Most pre-defined steppers have isotropic linear operators (C)¤

  • Eases the interface
  • One can implement its own custom time stepper. Exponax supports anistropy (=spatial mixing) but does not support channel mixing in the linear operator. However, channel mixing in the non-linear operator is fine!

The default order of ETDRK method is 2 (C, M)¤

  • I observed the best numerical stability in the coefficient computation. Higher-order methods have more sensible coefficient computation relying more greatly on the complex contour integral method.

Works only with problems for which the difficulty stems from the linear part (M)¤

  • This is noticeable that the benefit for example for Navier-Stokes at higher Reynolds numbers becomes less and less.

All time-steppers are by default single-batch (C)¤

In contrast to other deep learning frameworks (like PyTorch, TensorFlow, or Flax), Exponax time steppers by default operate of tensors of the shape (C, *N) with an arbitrary number of spatial dimensions *N and one leading channel dimension. Each timestepper also enforces the input to be of that shape. If you want to operate on multiple states in batch use jax.vmap on them. This follows the Equinox philosophy.

  • Allows for tighter composition with other function transformations. For example, when doing a temporal rollout one can either do rollout(jax.vmap(stepper), T)(u_0) or jax.vmap(rollout(stepper, T))(u_0). The former produces a trajectory of shape (T, B, C, *N) and the latter produces a trajectory of shape (B, T, C, *N) (i.e., the batch B and time T axes are swapped).

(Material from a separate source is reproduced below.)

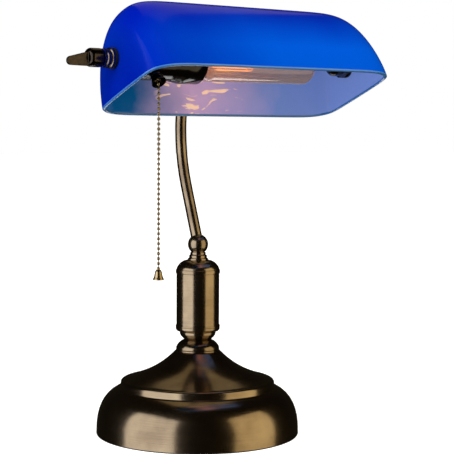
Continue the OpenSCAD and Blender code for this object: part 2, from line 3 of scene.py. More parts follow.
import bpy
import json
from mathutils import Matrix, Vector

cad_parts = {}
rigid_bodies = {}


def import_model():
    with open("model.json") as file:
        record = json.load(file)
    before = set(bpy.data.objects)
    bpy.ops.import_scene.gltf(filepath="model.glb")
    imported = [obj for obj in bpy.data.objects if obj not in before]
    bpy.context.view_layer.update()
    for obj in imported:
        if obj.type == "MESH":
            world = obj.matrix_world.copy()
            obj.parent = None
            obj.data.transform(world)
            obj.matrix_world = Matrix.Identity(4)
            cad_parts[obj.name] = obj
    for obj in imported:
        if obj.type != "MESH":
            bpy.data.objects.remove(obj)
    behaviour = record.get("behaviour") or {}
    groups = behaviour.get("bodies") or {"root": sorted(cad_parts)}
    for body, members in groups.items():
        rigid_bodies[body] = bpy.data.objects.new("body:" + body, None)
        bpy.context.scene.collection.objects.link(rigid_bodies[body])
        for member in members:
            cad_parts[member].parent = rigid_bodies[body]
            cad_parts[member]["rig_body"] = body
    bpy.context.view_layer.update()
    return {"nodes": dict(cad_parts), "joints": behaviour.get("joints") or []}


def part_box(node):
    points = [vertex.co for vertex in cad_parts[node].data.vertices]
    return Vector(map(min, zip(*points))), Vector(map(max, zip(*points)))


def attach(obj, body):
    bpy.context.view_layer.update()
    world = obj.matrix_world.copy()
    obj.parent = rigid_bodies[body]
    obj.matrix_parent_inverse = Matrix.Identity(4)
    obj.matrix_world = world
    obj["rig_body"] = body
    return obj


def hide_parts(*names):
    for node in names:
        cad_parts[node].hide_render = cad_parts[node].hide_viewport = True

There are no custom grid or state classes (C)¤

  • Lean design that only focuses on JAX Arrays and PyTrees allows for tigher integration with other libraries in the JAX ecosystem.

There is no jax.jit being used in the package (C)¤

  • jit is supposed to be user-facing functionality

There are only limited shipped visualization routines (C)¤

  • Keeps the package lean and focused on the core functionality.
  • Visualization is very personal and problem-specific.